RiskLikelihoodMitigation
Inheritance order changes when merging passesMediumCompare output property-by-property for test DOMs before/after
Pseudo-state lookups break after Normal-state strippingLowOnly strip in PDF mode; for interactive, keep all data
Compact cache getters return different values after resolved_cache splitMediumVerify with property-resolution unit tests
set_css_property() stops working after removing computed_valuesLowRoute through user_overridden_properties which stays
Layout regressions from PDF-only fast pathMediumGuard behind for_print flag; keep standard path as fallback

9. Implementation Order Recommendation

Start with Phase 7 (ua_css fix) — lowest risk, highest bang-for-buck (900 ms → 10 ms).

Then Phase 1 (user_overridden_properties) — also low risk, removes BTreeMap waste.

Then Phase 6 (restyle_for_print) — isolated new function, doesn't modify existing code.

Then Phase 2 + 3 (merge passes, strip data) — the big architectural change.

Finally Phase 4 + 5 (resolved_cache dedup, binary search) — refinement.
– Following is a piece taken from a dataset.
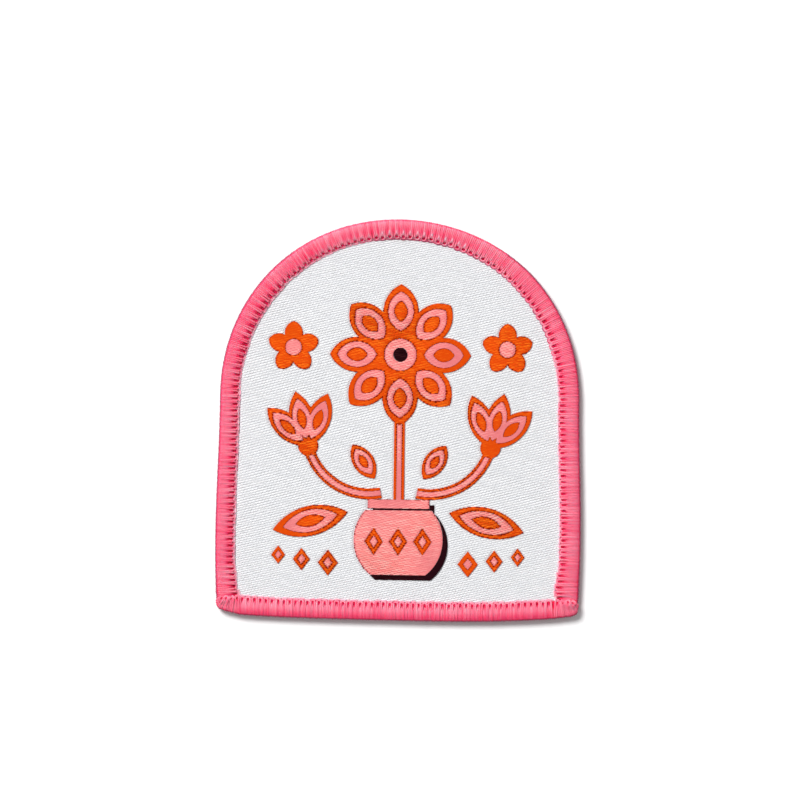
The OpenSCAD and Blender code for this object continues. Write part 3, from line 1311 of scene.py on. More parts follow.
    def _lay(
        self,
        name: str,
        rows: np.ndarray,
        raised: float,
        dip: float,
        tree: bpy.types.NodeTree,
        pick: bpy.types.Object,
        material: bpy.types.Material,
    ) -> bpy.types.Mesh:
        """Lay the picks of one colour.

        Args:
            name: The piece's name.
            rows: One row for each run, as _runs gives them.
            raised: How far the colour stands over the white, in millimetres.
            dip: How much shorter a pick shows than its run, in millimetres.
            tree: The tree that lays picks.
            pick: One pick.
            material: The colour's material.

        Returns:
            The picks as a plain mesh.
        """
        luck = np.random.default_rng(self.seed + len(name))
        count = len(rows)
        x, y, length = rows[:, 0], rows[:, 1], rows[:, 2]
        z = self.cloth_t - self.sheet_drop + raised + undulation(x, y)
        x, y, z = (at + luck.normal(0, by, count) for at, by in zip((x, y, z), self.stray))
        size = np.column_stack([
            np.maximum(length - dip, self.end_mm * self.least_pick),
            self._pitch(y) * luck.uniform(*self.width_range, count),
            self.pick_t * luck.uniform(*self.thickness_range, count),
        ]) * MM
        turn = np.column_stack([np.zeros((count, 2)), luck.normal(0, self.stray_turn, count)])
        source = mesh_from(name, np.column_stack([x, y, z]), [], [], {"size": size, "turn": turn})
        return run_geometry(name, source, tree, {"Pick": pick, "Seed": self.seed, "Thread": material})

    def _dress_plates(self) -> None:
        """Give the raised colours of the frame a deeper colour that shows between the picks, a painted
        shade.
        """
        plates = {"orange_weft": ORANGE_CLOTH, "pink_weft": PINK_CLOTH, "plum_weft": PLUM_CLOTH}
        for node, finish in plates.items():
            plate = bpy.data.objects[node]
            plate.data.materials.clear()
            plate.data.materials.append(finish.material())

    def _sheet(self) -> None:
        """Make the sheet under the picks, from rings that shrink towards the cloth's middle."""
        line = self.outline
        tuck = line.rim(line.band_w - self.sheet_short)
        station_count = len(tuck)
        middle = np.array([0.0, line.arch_y - self.middle_drop])
        shares = [1.0, 0.985, 0.96, 0.94, 0.92, *np.linspace(0.9, 0.03, 30)]
        top, bottom = [], []
        for share in shares:
            ring = middle + (tuck - middle) * share
            face = undulation(ring[:, 0], ring[:, 1]) + self.cloth_t - self.sheet_drop
            back = self.edge_back_z if share > self.edge_share else self.back_z
            top.append(np.column_stack([ring, face]))
            bottom.append(np.column_stack([ring, np.full(station_count, back)]))
        rings = [*reversed(bottom), *top]
        points = np.vstack([*rings, [[*middle, self.back_z]], [[*middle, self.cloth_t - self.sheet_drop]]])
        faces: list[tuple[int, ...]] = []
        for j in range(len(rings) - 1):
            for i in range(station_count):
                after = (i + 1) % station_count
                low, high = j * station_count, (j + 1) * station_count
                faces.append((low + i, low + after, high + after, high + i))
        back_middle, face_middle = len(points) - 2, len(points) - 1
        last = (len(rings) - 1) * station_count
        for i in range(station_count):
            after = (i + 1) % station_count
            faces.append((after, i, back_middle))
            faces.append((last + i, last + after, face_middle))
        mesh = mesh_from("woven_sheet", points, [], faces)
        mesh.shade_smooth()
        sheet = make_piece("woven_sheet", mesh, WHITE_CLOTH.material())
        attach(sheet, "root")
        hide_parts("ground_cloth")
        after = np.roll(tuck, -1, axis=0)


class RimLine:
    """The edging's rim as a closed line that is measured by its length."""

    def __init__(self, points: Points) -> None:
        """Measure the line.

        Args:
            points: The rim's stations, with the first one not repeated.
        """
        self.points = np.vstack([points, points[:1]])
        steps = np.hypot(*np.diff(self.points, axis=0).T)
        self.gone = np.concatenate([[0.0], np.cumsum(steps)])
        self.length = float(self.gone[-1])

    def distance(self, station: Any) -> Any:
        """How far round the line a station is, in millimetres."""
        return np.interp(station, np.arange(len(self.gone)), self.gone)

    def at(self, distance: Any) -> Points:
        """The line's points at distances round it.

        Args:
            distance: Distances, in millimetres.

        Returns:
            One row of x and y for each.
        """
        held = np.mod(distance, self.length)
        x, y = (np.interp(held, self.gone, self.points[:, k]) for k in (0, 1))
        return np.column_stack([x, y])


@dataclass
class Stitches:
    """Where the stitches of the edging lie. Each row of an array is one stitch, and at_rim is how
    far round the rim its middle lies."""

    rim: RimLine
    hole: Points
    at_rim: np.ndarray
    lift: np.ndarray
    spacing: np.ndarray
    arch: np.ndarray
    crown: np.ndarray
    foot: np.ndarray
    thread_pitch: float
    least_threads: int = 4

    def __post_init__(self) -> None:
        """Work out each stitch's directions and its share of the rim."""
        run = self.rim.at(self.at_rim) - self.hole
        self.outwards = run / np.hypot(*run.T)[:, None]
        self.along = np.column_stack([-self.outwards[:, 1], self.outwards[:, 0]])
        ahead = np.mod(np.roll(self.at_rim, -1) - self.at_rim, self.rim.length) / 2
        behind = np.roll(ahead, 1)
        self.rim_start = self.at_rim - behind
        self.rim_room = ahead + behind
        count = np.round(self.rim_room / self.thread_pitch)
        self.threads = np.maximum(self.least_threads, count).astype(int)

    def __len__(self) -> int:
        """How many stitches there are."""
        return len(self.hole)

    def slot(self, k: int, number: int) -> float:
        """Where a thread lies across its stitch, from -0.5 to 0.5."""
        return (number + 0.5) / self.threads[k] - 0.5

    def rim_point(self, k: int, number: int) -> Points:
        """Where a stitch's thread goes over the rim."""
        return self.rim.at(self.rim_start[k] + (self.slot(k, number) + 0.5) * self.rim_room[k])[0]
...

Suggested order: 7 → 1 → 6 → 2 → 3 → 4 → 5


10. Long-Term Vision

Once Phases 1-7 are complete, the CssPropertyCache for PDF mode becomes:

CssPropertyCache {
    node_count: usize,
    // One sorted Vec per node with ONLY non-compact-cached properties
    resolved_cache: Vec<Vec<(CssPropertyType, CssProperty)>>,
    // Compact layout cache for 42 layout-hot properties  
    compact_cache: Option<CompactLayoutCache>,
    // Empty in PDF mode, sparse in interactive mode
    user_overridden_properties: Vec<Vec<(CssPropertyType, CssProperty)>>,
    // Only pseudo-state properties (empty in PDF mode)
    pseudo_state_props: Vec<Vec<StatefulCssProperty>>,
}

Total per-node cost: ~136 B (compact) + ~24 B (Vec header) + ~5 non-compact props × ~50 B = ~410 B per node vs current ~1200+ B per node.

For 77K nodes: ~32 MB vs ~92 MB = 65% memory reduction.